The sequences now labeled as DSI are seen by some as a potential loophole in the Nagoya Protocol, allowing industrialized countries to sidestep benefit-sharing obligations. But in reality, there is no loophole. DSI is not an independent genetic resource; each digital sequence represents DNA from an organism already covered by the Nagoya Protocol or national laws like Brazil’s Law 13123.
The real issue lies with publicly accessible biodiversity sequences, mostly generated before Nagoya, by academic research funded with public money. These projects required sequences to be made openly available in international databases, mostly in the US, Europe, and Japan, to advance science. It is practically impossible to trace the original source of this publicly accessible biological information or apply ABS measures to it.
This document appears less about practical solutions and more as a response from biodiversity-rich but technology-poor countries to the perceived sidestepping of benefit-sharing obligations. Yet, I have not seen any technical or economic analysis of the actual potential of these public sequences to drive the bioeconomy or of the feasibility and cost of enforcing new DSI regulations.
In the above image, presented by biotech company Basecamp Research, in orange you can see sequences subject to the DSI debate: they were largely generated over the past 30-40 years, are often low-quality, poorly annotated, and hard to trace.
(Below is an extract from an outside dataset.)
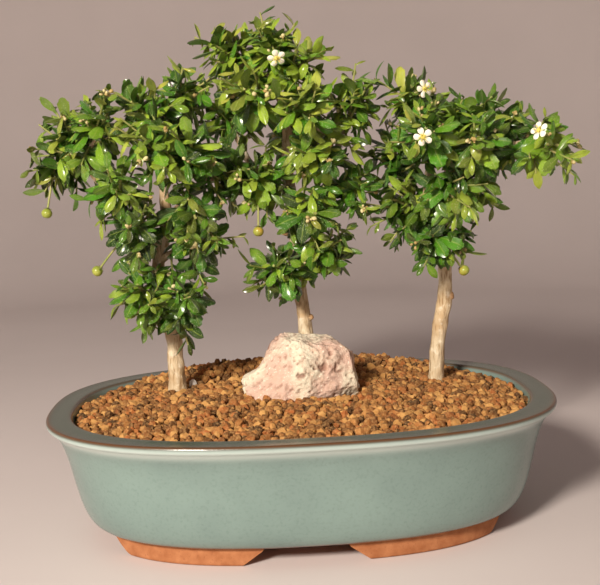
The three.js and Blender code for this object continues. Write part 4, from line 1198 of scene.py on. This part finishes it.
def glazed_stoneware():
    """Celadon glaze on stoneware, fired in the kiln: a soft grey-blue green that clouds where
    it is thick, goes thin and olive on the lip, breaks to brown on the edges, and stops at
    bare terracotta above the feet. A pale line below the lip is a painted highlight, and the
    lip's flat top is darkened further by a painted reflection of dark surroundings."""
    material, tree, marks = new_material(
        "celadon_glaze_on_stoneware", ["glazed", "band", "rim", "thin"], IOR=1.52)
    celadon = coats(
        tree, "#728782",
        (mottle(tree, 34), "#7c928c"),
        (mottle(tree, 1.6, 0.5, 0.72, 0.2), "#53645e"),
        # painted highlight: pale line below the lip
        (add(tree, "MapRange", {0: marks["band"], 4: 0.9}), "#c9d6d1"),
        # dark lip top: thin glaze, and a painted reflection of dark surroundings
        (add(tree, "MapRange", {0: marks["rim"], 4: 0.9}), "#3d493d"),
        (marks["thin"], "#5c3c26"),
    )
    clay = coats(
        tree, "#935830",
        (mottle(tree, 5), "#ab7047"),
        (mottle(tree, 0.9, 0.6, 0.72, 0.6), "#7c4728"),
    )
    colour = coats(tree, clay, (marks["glazed"], celadon))
    rough = add(tree, "MapRange", {0: marks["glazed"], 3: 0.85, 4: 0.24})
    return dressed(material, colour, mottle(tree, 2.4, 0.2, 0.8), 0.06, rough)


def baked_clay_grit():
    """Low-fired clay grit: matt tan to rust grains with dusty faces; the bed seen in the gaps
    between them is painted dark as shade.
    """
    material, tree, marks = new_material(
        "baked_clay_grit", ["tone", "rust", "white"], Roughness=0.95, IOR=1.45)
    colour = coats(
        tree, "#3e260f",
        (add(tree, "MapRange", {0: marks["tone"], 2: 0.5}), "#8c5b2c"),
        (add(tree, "MapRange", {0: marks["tone"], 1: 0.5}), "#c69555"),
        (marks["rust"], "#a05c2c"),
        (mottle(tree, 1.1, 0.45, 0.7, 0.4), "#cfa66d"),
        (marks["white"], "#f4efe6"),
    )
    return dressed(material, colour, mottle(tree, 0.7, 0.2, 0.8), 0.15)


def tufa_stone():
    """Weathered tufa: chalky cream stone with pinkish patches, darker in its pits."""
    material, tree, marks = new_material(
        "weathered_tufa", ["pink", "pit"], Roughness=0.97, IOR=1.5)
    colour = coats(
        tree, "#d9cfb8",
        (marks["pink"], "#cbac9b"),
        (mottle(tree, 3.2, 0.5, 0.72, 0.6), "#c9a68f"),
        (mottle(tree, 1.3, 0.58, 0.7, 0.6), "#fbf0dc"),
        (add(tree, "MapRange", {0: marks["pit"], 4: 0.85}), "#8a6656"),
    )
    return dressed(material, colour, mottle(tree, 0.8, 0.2, 0.8, detail=5.0), 0.3)


def pale_bark():
    """Young fukien tea bark: cream to tan and dry, with fine fissures along the wood and
    browner wood on pruned ends."""
    material, tree, marks = new_material("pale_fissured_bark", ["cut"], Roughness=0.9, IOR=1.45)
    along = (1, 1, 0.2)
    cut_wood = coats(tree, "#8d5f38", (mottle(tree, 2.2), "#d0a06c"))
    colour = coats(
        tree, "#b69a74",
        (mottle(tree, 9), "#d3c4a6"),
        (mottle(tree, 1.5, 0.5, 0.66, 0.8, 4.0, along), "#8e6f48"),
        (mottle(tree, 4.5, 0.58, 0.7, 0.5), "#e9dfca"),
        (add(tree, "MapRange", {0: marks["cut"], 4: 0.85}), cut_wood),
    )
    return dressed(material, colour, mottle(tree, 1.2, 0.2, 0.8, 1.0, 4.0, along), 0.45)


def waxy_leaf():
    """Fukien tea leaf: thick and waxy, dark green above with sharp glints, a pale midrib,
    faint side veins and white dots, paler underneath; young leaves are yellow-green. The dots
    are drawn about twice as large as life, so that they show."""
    material, tree, marks = new_material(
        "waxy_leaf", ["tone", "young", "along", "across", "under"],
        Roughness=0.32, IOR=1.48, Coat_Weight=0.5, Coat_Roughness=0.2)
    across = add(tree, "Math", {0: marks["across"]}, operation="ABSOLUTE")
    rib = add(tree, "MapRange", {0: across, 1: 0.14, 2: 0.0})
    colour = coats(
        # tone runs from dark to light green: each leaf's own tone, with painted light and shade
        tree, "#223f0a",
        (add(tree, "MapRange", {0: marks["tone"], 2: 0.625}), "#539318"),
        (add(tree, "MapRange", {0: marks["tone"], 1: 0.615385}), "#abcc3a"),
        (marks["young"], "#cfd255"),
        (mottle(tree, 5, top=0.25), "#345c16"),
        (add(tree, "MapRange", {0: rib, 4: 0.55}), "#9db24c"),
        (add(tree, "MapRange", {0: marks["under"], 4: 0.5}), "#7f9a58"),
        (mottle(tree, 0.55, 0.68, 0.74, 0.5, 0.0), "#c9d2a6"),
    )
    climb = add(tree, "Math", {0: across, 1: -1.6, 2: marks["along"]}, operation="MULTIPLY_ADD")
    waves = add(tree, "Math", {0: climb, 1: 44.0}, operation="MULTIPLY")
    veins = add(tree, "Math", {0: waves}, operation="SINE")
    return dressed(material, colour, add(tree, "Math", {0: veins, 1: rib}), 0.08)


def green_shoot():
    """Young shoot or stalk: thin green skin, a little tan where it turns to wood."""
    material, tree, _ = new_material("green_shoot", Roughness=0.55, IOR=1.45)
    colour = coats(tree, "#74883a", (mottle(tree, 6), "#a8a066"))
    return dressed(material, colour, mottle(tree, 0.8, 0.2, 0.8), 0.08)


def dry_cup():
    """Buds and spent flower cups: papery, cream where fresh and tan where dried."""
    material, tree, marks = new_material("dry_flower_cup", ["tone"], Roughness=0.8, IOR=1.4)
    stain = mottle(tree, 1, top=0.3)
    return dressed(material, coats(
        tree, "#a0874f", (marks["tone"], "#d5cd9b"), (stain, "#8f7a3c")))


def white_petal():
    """Petal: soft white and thin, warmer towards its foot, with faint lengthwise veins."""
    material, tree, marks = new_material(
        "white_petal", ["along", "across"], Roughness=0.6, IOR=1.4)
    foot = add(tree, "MapRange", {0: marks["along"], 1: 0.45, 2: 0.0})
    waves = add(tree, "Math", {0: marks["across"], 1: 16.0}, operation="MULTIPLY")
    veins = add(tree, "Math", {0: waves}, operation="SINE")
    return dressed(material, coats(tree, "#f2eedb", (foot, "#d6cf8c")), veins, 0.06)


def yellow_stamen():
    """Eye and stamens: dusty yellow pollen."""
    material, tree, _ = new_material("yellow_stamen", Roughness=0.8, IOR=1.4)
    return dressed(material, coats(tree, "#b6a93f", (mottle(tree, 0.8), "#e6d874")))


def berry_skin():
    """Berry: taut shiny skin, yellow-green, flushed with orange where it ripens."""
    material, tree, marks = new_material("berry_skin", ["tone"], Roughness=0.28, IOR=1.45)
    flush = mottle(tree, 6, 0.45, 0.7)
    ripe = add(tree, "Math", {0: flush, 1: marks["tone"]}, operation="MULTIPLY")
    return dressed(material, coats(
        tree, "#7d8c35", (mottle(tree, 4), "#a2a64a"), (ripe, "#c98b3c")))


def potting_soil():
    """Potting soil: dark crumbs of bark and peat, fully matt."""
    material, tree, _ = new_material("potting_soil", Roughness=1.0, IOR=1.4)
    colour = coats(tree, "#241a12", (mottle(tree, 3), "#4a3524"))
    return dressed(material, colour, mottle(tree, 1.5), 0.6)


def screen_plastic():
    """Moulded polyethylene mesh: dark, slightly waxy, with a fine moulding grain."""
    material, tree, _ = new_material("moulded_mesh_plastic", Roughness=0.6, IOR=1.5)
    colour = coats(tree, "#232626", (mottle(tree, 2), "#303433"))
    return dressed(material, colour, mottle(tree, 0.6), 0.03)


def studio_paper():
    """Backdrop paper: pale, warm and matt, with hardly visible unevenness."""
    material, tree, _ = new_material("studio_paper", Roughness=0.9, IOR=1.4)
    return dressed(material, coats(tree, "#ccc2c0", (mottle(tree, 300), "#d2c8c6")))


# Scene

def finish_solids():
    """Soil and drain screens keep their solids and get their finish."""
    soil, plastic = potting_soil(), screen_plastic()
    solids = {"soil": soil, "drain_screen_left": plastic, "drain_screen_right": plastic}
    for name, finish in solids.items():
        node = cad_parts[name]
        node.data.materials.clear()
        node.data.materials.append(finish)


def make_stage():
    """Floor that curves up into a wall all round: flat, then a quarter round, then upright. It
    is closed in the middle and open at the top, where the pale light comes in."""
    turn = even_turns(96)
    bend = np.linspace(0, 1, 17) * np.pi / 2
    reach = np.concatenate([
        np.linspace(5, STAGE_FLAT, 12), STAGE_FLAT + STAGE_BEND * np.sin(bend),
        [STAGE_FLAT + STAGE_BEND],
    ])
    level = np.concatenate([np.zeros(12), STAGE_BEND - STAGE_BEND * np.cos(bend), [STAGE_TOP]])
    rings = level_rings(np.cos(turn) * reach[:, None], np.sin(turn) * reach[:, None],
                        level[:, None])
    bowl = skins(rings[:, :, ::-1])
    bowl["faces"].pop()
    floor = new_piece("stage_floor", [bowl], [studio_paper()], None)


def add_light():
    """Warm square area light from the left front, turned to the middle of the trees."""
    light = bpy.data.lights.new("key", "AREA")
    light.size, light.energy, light.color = KEY_SIZE, KEY_POWER, paint("#fff4e6")[:3]
    lamp = bpy.data.objects.new("key", light)
    lamp.location = Vector(KEY_PLACE) * MM
    way = Vector(KEY_AIM) * MM - lamp.location
    lamp.rotation_euler = way.to_track_quat("-Z", "Y").to_euler()
    lamp.visible_camera = False
    bpy.context.scene.collection.objects.link(lamp)


def add_sky():
    """Weak pale light from all round."""
    world = bpy.data.worlds.new("studio")
    world.use_nodes = True
    sky = world.node_tree.nodes["Background"]
    sky.inputs["Color"].default_value = paint("#e9e6e6")
    sky.inputs["Strength"].default_value = SKY_STRENGTH
    bpy.context.scene.world = world


def add_camera():
    """Camera at the photograph's viewing angle: turned round the aim by azimuth and elevation,
    then rolled about its own axis."""
    azimuth, elevation, roll = (math.radians(a) for a in CAMERA_ANGLES)
    back = Vector((math.sin(azimuth) * math.cos(elevation),
                   -math.cos(azimuth) * math.cos(elevation), math.sin(elevation)))
    right = (-back).cross(Vector(UP)).normalized()
    up = back.cross(right)
    rolled_right = right * math.cos(roll) + up * math.sin(roll)
    rolled_up = up * math.cos(roll) - right * math.sin(roll)
    turn = Matrix((rolled_right, rolled_up, back)).transposed().to_4x4()
    place = (Vector(CAMERA_AIM) + back * CAMERA_DISTANCE) * MM
    data = bpy.data.cameras.new("camera")
    data.lens = CAMERA_LENS
    camera = bpy.data.objects.new("camera", data)
    camera.matrix_world = Matrix.Translation(place) @ turn
    bpy.context.scene.collection.objects.link(camera)
    bpy.context.scene.camera = camera


add_camera()
add_light()
add_sky()
make_stage()
finish_solids()
make_pot()
make_gravel()
make_rock()
all_sprays = lay_out_trees()
make_wood(all_sprays)
make_foliage(all_sprays)
make_flowers(all_sprays)
make_berries(all_sprays)

bpy.context.scene.view_settings.view_transform = "Standard"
New sequences, obtained under ABS agreements and produced by new sequencing technologies, are high-quality, carefully annotated and fully traceable. The volume of these new sequences is about 10 times that of the old ones. Training an AI model on the data in question under DSI would yield a poorly trained model, leaving it uncompetitive.
The Nagoya Protocol and Brazilian legislation are sound legal instruments that give us all we need to move forward. While we are stalled in discussions about reparations—caught in what Nelson Rodrigues would call our “underdog complex”, high tech countries are using their technology advantage to move even further away.
With technological advances, sequencing a human genome now costs under $1,000, down from $100 million in 2001. Tools like CRISPR are democratizing access to the bioeconomy. Instead of creating new policies for public DSI data, we need to move beyond this mindset and focus on training a new generation of scientists capable of transforming our genetic resources into wealth.
Is in technology that we need to advance, not policy! Without technology, the forest remains just another commodity.